The worst aspects of our colonialism will just evaporate into history as imperial mystique, foolish glorification of a severely practical and greedy policy." - Lady Ethel Manners
This is the story of a rape, of the events that led up to it and followed it, and of the place in which it happened. There are the action, the people, and the place; all of which are interrelated but in their totality incommunicable in isolation from the moral continuum of human affairs.The third paragraph of the first part of the first volume of Paul Scott's monumental Raj Quartet. This my first time reading it, but I thought I knew it from having seen the British Granada TV series twice now, the last quite recently. But Scott's book is a revelation. It is not just the fact of its being another medium; it occupies another dimension—several of them, in fact. Even beside EM Forster's A Passage to India , that touchstone critique of colonialism, it is a work of genius in its scale, in the stupendous breadth of its sympathies, and in its extraordinary narrative technique.
This is the story of a rape, of the events that led up to it and followed it and of the place in which it happened.
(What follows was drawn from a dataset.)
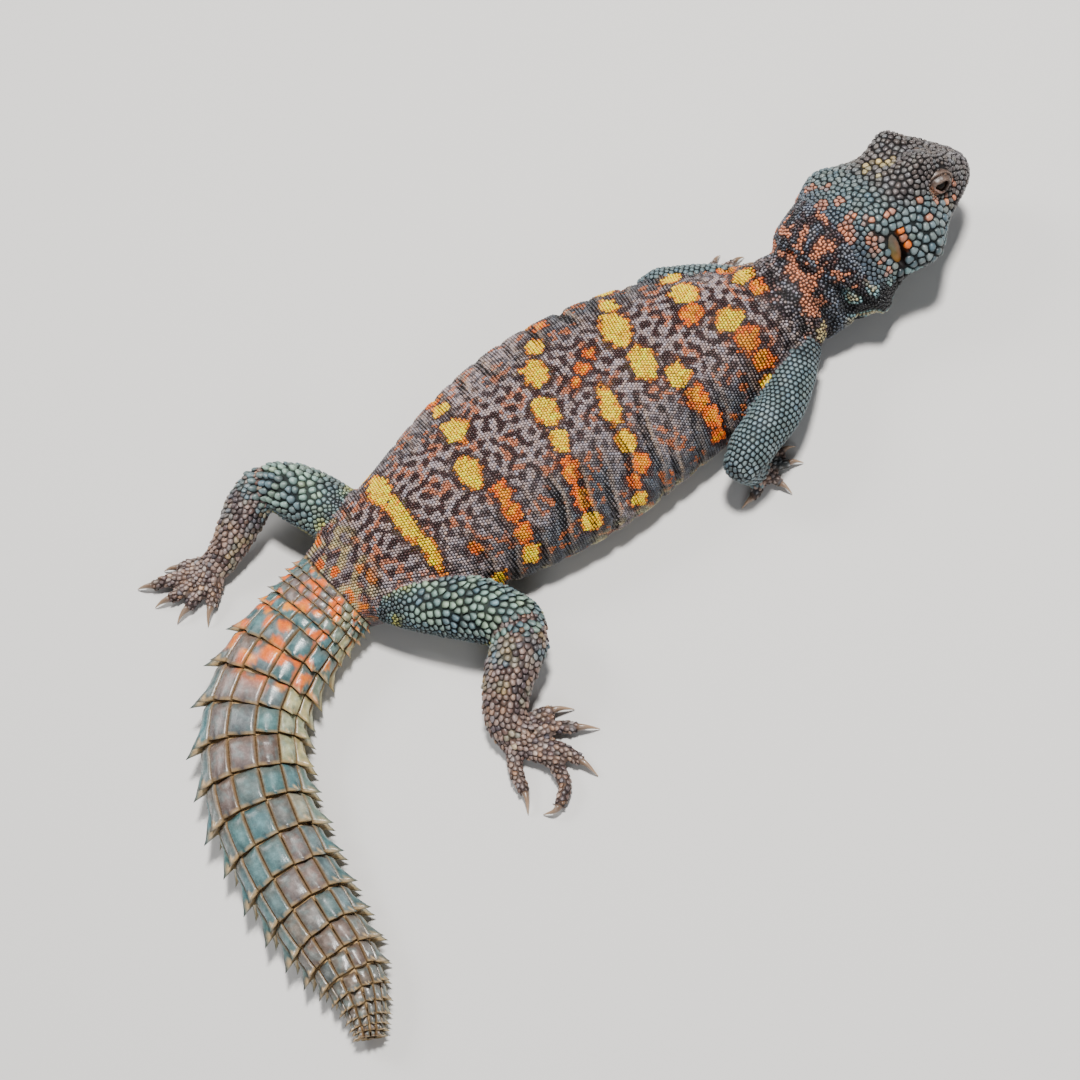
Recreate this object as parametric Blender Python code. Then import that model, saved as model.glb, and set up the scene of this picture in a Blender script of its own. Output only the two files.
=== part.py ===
"""A life-size still model of an adult ornate uromastyx, lying with its tail swung round to its right.

The animal faces -Y, its right side is -X and the floor is z = 0. Sizes below are in millimetres and
the meshes are made in metres. The trunk, the neck, the head and the tail are lofts of rounded rings
along one spine. The legs are lofts too, cut from each other and from the trunk by planes that leave
a hair's gap, and the toes and claws are fused to the hands and feet.
"""

import math
import random

import bmesh
import bpy
import numpy as np
from mathutils import Vector

MM = 0.001
GAP = 0.3
CENTRING = (13.0, 15.7)

HEAD_ORIGIN = (24.5, -95.5, 16.6)
HEAD_YAW = math.radians(4.7)
HEAD_RISE = math.radians(1.0)
HEAD_ROLL = math.radians(20.0)
HEAD_COLUMNS = 36
HEAD_STEP = 1.25
JAW_ROUNDNESS = (0.76, 0.84)

# forward of the ears, half width, crown, level of the greatest width, underside
HEAD_RINGS = (
    (-8.0, 13.8, 9.8, -4.6, -13.8),
    (-4.0, 14.4, 9.9, -4.2, -13.2),
    (1.0, 14.8, 10.0, -4.0, -12.4),
    (6.0, 14.4, 9.8, -3.8, -11.2),
    (11.0, 12.8, 9.5, -3.4, -9.9),
    (15.6, 10.6, 8.6, -2.9, -8.9),
    (19.4, 8.6, 6.6, -2.4, -7.9),
    (22.8, 6.6, 4.1, -2.1, -6.8),
    (25.4, 4.7, 1.9, -2.1, -5.7),
    (26.8, 2.8, 0.1, -2.1, -4.5),
    (27.4, 1.0, -1.3, -2.1, -3.2),
)

# x, y, level of the greatest width, half width, height above it, depth below it, squareness
TRUNK_RINGS = (
    (20.6, -82.8, 9.4, 12.9, 14.6, 9.0, 0.70),
    (19.2, -77.0, 9.2, 12.2, 12.6, 8.0, 0.45),
    (18.6, -70.5, 9.2, 13.6, 12.2, 8.4, 0.35),
    (18.2, -61.5, 9.0, 16.6, 13.0, 9.2, 0.45),
    (19.6, -47.0, 8.4, 22.2, 14.4, 9.0, 0.60),
    (20.6, -32.0, 8.0, 25.6, 15.0, 8.6, 0.65),
    (20.0, -15.0, 7.8, 27.0, 15.2, 8.4, 0.65),
    (18.6, -1.0, 7.8, 25.4, 14.8, 8.4, 0.65),
    (17.2, 12.0, 7.8, 22.2, 13.8, 8.4, 0.60),
    (16.2, 24.0, 7.8, 18.0, 12.4, 8.3, 0.55),
    (15.6, 34.0, 7.6, 15.0, 10.8, 8.0, 0.45),
    (14.6, 43.5, 6.8, 11.6, 8.4, 7.1, 0.35),
)
NECK_ROLLS = (0.85, 0.40, 0.12, 0.03)
TRUNK_COLUMNS = 28
TRUNK_STEP = 5.2
NECK_COLUMNS = 28
NECK_STEP = 2.4
TOP_SQUARENESS = 0.45

# x, y, level of the greatest width, half width, height above it, depth below it
TAIL_RINGS = (
    (12.6, 49.7, 6.4, 11.6, 7.8, 6.7),
    (7.4, 61.7, 6.2, 11.8, 7.6, 6.5),
    (-1.7, 72.1, 6.1, 11.4, 7.4, 6.4),
    (-15.5, 77.9, 6.0, 10.8, 7.1, 6.3),
    (-31.3, 79.6, 5.8, 9.9, 6.8, 6.1),
    (-48.4, 78.6, 5.3, 8.6, 6.2, 5.6),
    (-60.5, 77.2, 4.7, 7.0, 5.4, 5.0),
    (-67.3, 77.4, 4.1, 5.4, 4.4, 4.4),
    (-72.5, 78.6, 3.4, 3.6, 3.3, 3.6),
    (-76.0, 79.8, 3.0, 2.4, 2.4, 3.1),
)
WHORLS = (6.0, 6.2, 6.5, 6.8, 7.1, 7.4, 7.7, 7.9, 8.0, 8.0, 7.6, 6.8, 5.6, 4.4, 3.4, 2.8, 2.3, 1.9)
WHORLS_PER_TAIL_NODE = (5, 4, 4, 5)
SCUTES_ROUND = 13
SCUTE_STEP = 1.05
SCUTE_GROOVE = 0.35
SPINE_LENGTH_TOP = 1.1
SPINE_LENGTH_SIDE = 2.9
SPINE_FLARE = 1.7

EYE_PLACE = (16.4, 7.2, 3.3)
EYE_RADIUS = 2.8
LID_SIZE = (4.1, 2.5, 3.2)
LID_PLACE = (16.4, 8.0, 3.3)
EYE_SLIT = (2.1, 4.0, 1.35)
EYE_SLIT_TILT = math.radians(34.0)

EAR_PLACE = (0.2, -0.9)
EAR_SIZE = (1.55, 3.6)
EAR_DEPTH = 2.0
EARDRUM_THICK = 0.6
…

There are the action, the people, and the place; all of which are interrelated but in their totality incommunicable in isolation from the moral continuum of human affairs.
"She had devoted her life, in a practical and unimportant way, trying to prove that fear was evil because it promoted prejudice, that courage was good because it was a sign of selflessness, that ignorance was bad because fear sprang from it, that knowledge was good because the more you knew of the world's complexity the more clearly you saw the insignificance of the part you played."
"The English have always revered saints but hated them to be shrewd."
"You settle for the second-rate, you settle for the lesson you appear to have learned and forget the lesson you hoped to learn and might have learned, and so learn nothing at all, because the second-rate is the world's common factor, and any damned fool people can teach it, any damned fool people can inherit it."